Photo: Maples Images/Shutterstock

The Joke of Our Slow Extinction

British Columbia
by Jordan Mounteer Mar 17, 2014

THE FIRST THUNDERCLAP ISSUED like a whip heading north. Above, the swift current of cloud created a kind of optical illusion as it pulled over the bluffs and, combined with the sonic boom, could almost convince me it was the cliff tipping over on me. I tried to take another picture of the glacier’s off-white slope against the grey sky but the battery was dead, even after I’d tried rubbing some static charge into it against the sleeve of my sweater.

Gotta go, I thought.

I’d been on plenty of bald slopes like this during my years treeplanting, up high enough you can feel the ozone before and after a lightning discharge, but it was no excuse to stick around. I knew how quickly summer storms could collapse on you. From the lip of the glacier I could even make out familiar clearcuts, wended into distant mountain ranges like brown lesions, where I’d weathered similar flash storms.

I took one last look at the glacier — even from this distance I could make out its diminishing perimeter, the pressed scree that a century earlier had been buried six feet at this time of year. Growing up in the Slocan Valley in southeastern British Columbia I’d always had peaks and mountain ranges as a backdrop, each with daring and heroic names like Asgard, Loki, Macbeth, and Devil’s Couch. But it’d taken me nearly two decades of living in the same place to explore some of them.

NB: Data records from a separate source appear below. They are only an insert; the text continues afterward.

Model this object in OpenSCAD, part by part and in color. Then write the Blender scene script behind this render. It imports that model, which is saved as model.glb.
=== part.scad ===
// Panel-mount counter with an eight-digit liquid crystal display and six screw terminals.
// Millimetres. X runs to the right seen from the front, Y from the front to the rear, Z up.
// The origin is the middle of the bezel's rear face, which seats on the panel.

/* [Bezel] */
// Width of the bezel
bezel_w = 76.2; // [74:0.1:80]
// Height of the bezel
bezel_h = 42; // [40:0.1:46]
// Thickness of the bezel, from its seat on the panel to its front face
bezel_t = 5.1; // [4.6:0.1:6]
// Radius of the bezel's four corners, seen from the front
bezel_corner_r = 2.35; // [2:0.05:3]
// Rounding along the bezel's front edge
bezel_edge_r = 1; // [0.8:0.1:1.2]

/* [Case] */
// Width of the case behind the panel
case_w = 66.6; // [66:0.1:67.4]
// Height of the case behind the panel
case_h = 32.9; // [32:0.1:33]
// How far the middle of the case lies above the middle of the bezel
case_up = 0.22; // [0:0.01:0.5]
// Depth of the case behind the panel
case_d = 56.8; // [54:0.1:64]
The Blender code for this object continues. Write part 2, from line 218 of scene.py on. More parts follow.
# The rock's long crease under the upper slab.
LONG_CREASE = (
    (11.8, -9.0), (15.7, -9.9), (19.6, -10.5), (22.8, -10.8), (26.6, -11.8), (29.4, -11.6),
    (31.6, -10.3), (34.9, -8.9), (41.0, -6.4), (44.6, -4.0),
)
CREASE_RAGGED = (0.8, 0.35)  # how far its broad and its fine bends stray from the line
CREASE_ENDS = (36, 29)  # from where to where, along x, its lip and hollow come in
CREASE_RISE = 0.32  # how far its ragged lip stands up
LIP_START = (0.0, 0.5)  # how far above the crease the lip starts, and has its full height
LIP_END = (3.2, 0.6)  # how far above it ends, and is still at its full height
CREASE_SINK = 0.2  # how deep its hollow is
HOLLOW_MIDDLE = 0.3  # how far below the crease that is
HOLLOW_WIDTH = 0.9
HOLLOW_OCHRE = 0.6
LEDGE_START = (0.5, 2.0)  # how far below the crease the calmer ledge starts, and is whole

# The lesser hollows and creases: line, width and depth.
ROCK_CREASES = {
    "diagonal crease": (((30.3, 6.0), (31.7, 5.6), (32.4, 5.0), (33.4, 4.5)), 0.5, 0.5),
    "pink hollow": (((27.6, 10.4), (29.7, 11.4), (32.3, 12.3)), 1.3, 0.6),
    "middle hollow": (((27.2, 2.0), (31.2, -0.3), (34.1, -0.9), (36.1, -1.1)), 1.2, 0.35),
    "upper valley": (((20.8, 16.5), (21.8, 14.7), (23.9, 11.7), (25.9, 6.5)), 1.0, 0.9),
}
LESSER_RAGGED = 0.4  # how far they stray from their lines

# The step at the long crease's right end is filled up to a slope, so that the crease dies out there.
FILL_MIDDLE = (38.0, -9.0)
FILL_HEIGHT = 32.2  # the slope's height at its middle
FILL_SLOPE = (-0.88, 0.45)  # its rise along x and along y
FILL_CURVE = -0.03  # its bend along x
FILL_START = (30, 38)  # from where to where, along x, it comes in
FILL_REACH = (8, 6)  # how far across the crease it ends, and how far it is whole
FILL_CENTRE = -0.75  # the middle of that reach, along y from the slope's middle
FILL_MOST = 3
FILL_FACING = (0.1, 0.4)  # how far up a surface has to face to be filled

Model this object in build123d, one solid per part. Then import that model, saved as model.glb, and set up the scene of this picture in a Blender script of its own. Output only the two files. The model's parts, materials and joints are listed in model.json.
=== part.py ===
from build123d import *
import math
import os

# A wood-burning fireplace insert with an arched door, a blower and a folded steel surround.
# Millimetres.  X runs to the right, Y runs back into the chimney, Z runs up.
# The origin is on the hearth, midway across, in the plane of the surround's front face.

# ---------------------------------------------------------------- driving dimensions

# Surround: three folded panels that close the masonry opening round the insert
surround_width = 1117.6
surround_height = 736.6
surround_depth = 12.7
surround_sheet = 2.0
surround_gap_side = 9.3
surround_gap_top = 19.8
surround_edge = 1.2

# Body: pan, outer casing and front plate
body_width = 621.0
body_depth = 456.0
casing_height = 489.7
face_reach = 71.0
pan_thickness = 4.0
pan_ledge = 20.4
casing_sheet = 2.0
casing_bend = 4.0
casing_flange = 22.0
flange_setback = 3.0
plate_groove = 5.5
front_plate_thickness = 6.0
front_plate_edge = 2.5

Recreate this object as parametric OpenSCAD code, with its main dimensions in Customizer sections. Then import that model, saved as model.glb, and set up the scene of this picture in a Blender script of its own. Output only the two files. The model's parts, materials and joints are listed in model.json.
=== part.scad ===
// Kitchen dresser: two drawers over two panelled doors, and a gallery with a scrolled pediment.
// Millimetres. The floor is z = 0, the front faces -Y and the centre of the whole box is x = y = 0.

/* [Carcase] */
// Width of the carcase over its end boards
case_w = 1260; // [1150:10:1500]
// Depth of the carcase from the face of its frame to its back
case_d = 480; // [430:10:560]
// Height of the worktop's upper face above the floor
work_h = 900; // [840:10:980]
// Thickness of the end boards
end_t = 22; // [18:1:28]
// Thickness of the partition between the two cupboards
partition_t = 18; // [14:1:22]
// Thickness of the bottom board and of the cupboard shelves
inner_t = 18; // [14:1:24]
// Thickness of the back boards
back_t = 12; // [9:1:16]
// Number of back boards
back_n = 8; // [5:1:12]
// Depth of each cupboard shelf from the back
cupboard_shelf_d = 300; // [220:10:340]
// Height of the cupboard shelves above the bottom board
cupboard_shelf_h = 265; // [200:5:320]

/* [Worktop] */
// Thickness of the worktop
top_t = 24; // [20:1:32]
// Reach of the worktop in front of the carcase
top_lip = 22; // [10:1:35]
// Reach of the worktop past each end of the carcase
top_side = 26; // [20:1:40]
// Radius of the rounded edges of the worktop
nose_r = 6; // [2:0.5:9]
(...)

Below, I could make out the small township of New Denver, hedged to Slocan Lake, where I’d set out earlier that morning by kayak. It was a dying city, emptied by high costs of living and an influx of rich homeowners who spent less than two months a year in the area. I felt a grip of regret, and wondered if the glacier that shared its name would suffer the same gradual attrition — a wearing away until there was nothing left. The ice field was like a white flower, sinking back to its source.

There was another interruption of thunder. The small bowl of the glacier funneled the impact like an instrument, and I felt it in my legs and stomach and picked up my pace. Halfway down, following the creek back to the tent, the rain started to accelerate and turned to hail by the time I reached the floor of the narrow valley.

It was all blow-down, Engelmann spruce twisted from their roots like bottlecaps, and when I finally ran the gauntlet of branches and split trunks my clothes were soaked. I dove into the tent, frantic to get out of the weather. My shoulders and the back of my neck stung where the ice had pelted me. Another shock of thunder rippled from above and I could see the walls of the tent shake. A small darkness closed across the sky and was almost palpable, as if someone had slammed a lampshade down on the sun.

I forced my breathing to slow and closed my eyes.

The siege of hail slowed with my pulse to a consistent tapping. I wanted to laugh. My whole body shook with exhaustion. I wrapped my sleeping bag over my shoulders and shivered and peered out of the tent’s flaps once more and saw the glacier winking at me from the summit. There’s a kind of exhilaration in stepping over the liminal barriers of what the body is capable of, in what my childhood hero and poet Gary Snyder had once referred to as a “practice of the wild.”

This practice is an exercise in both gratitude and humility. And out of this a relationship develops, one between human and her environment, which is mutually contingent. That is, a person cannot exist without their environment, just as their environment cannot exist without them — it is the most original and ancient form of symbiosis. And it’s a dying way.

Occasionally it’s still felt by those whose vocation takes them into the wild places. Loggers, treeplanters, trappers, bush pilots. It exists now like an endangered species in First Nation cultures in the area, like the Salish and Sinixt. As I huddled in the shadow of the glacier, I bit back on the clarity of my sadness. It was full of anger, not just at big issues like global warming and the proposed Enbridge pipeline and the previous genocides of cultures who held these ancient values. It was easy to be angry about those things, things I couldn’t be held accountable for, but felt like I needed to be.

I was also angry at myself. That it had taken me so long to come here. At my own negligence to the practice of the wild.

I opened the tent and stepped out into the slash and inhaled as deep as I could manage. The rain had dispersed, but I could hear the small round sounds of water drops falling from the boughs of spruce, their slap on the broad leaves of thimble-berry bushes.

Somewhere through the trees, its voice echoing from the edge of a kettle lake below the bluffs, a loon’s laugh called to me. I put my hands together and called back, trying to signal him that it was safe. There was a long silence, the slow stamp of after-rain on leaves and underbrush. Then another laugh.

It was a joke, I thought. The glacier, me, and this slow extinction. All of it seemed absurd. I had no idea how long the ice and snow above me would last, or how long the loon would keep watch over the valley. But for the moment I felt like I was home, the way only someone who has been absent from it for a long time really can. I felt my own life, my own struggles — university, relationships, traveling — all inextricably tied up in the contemplation of the creek beside the tent, meandering from its source.

I laughed again, shaking with the effort, and my voice was somehow alien and I felt the life around me shrink from it. I laughed harder. I laughed because there was nothing else to do.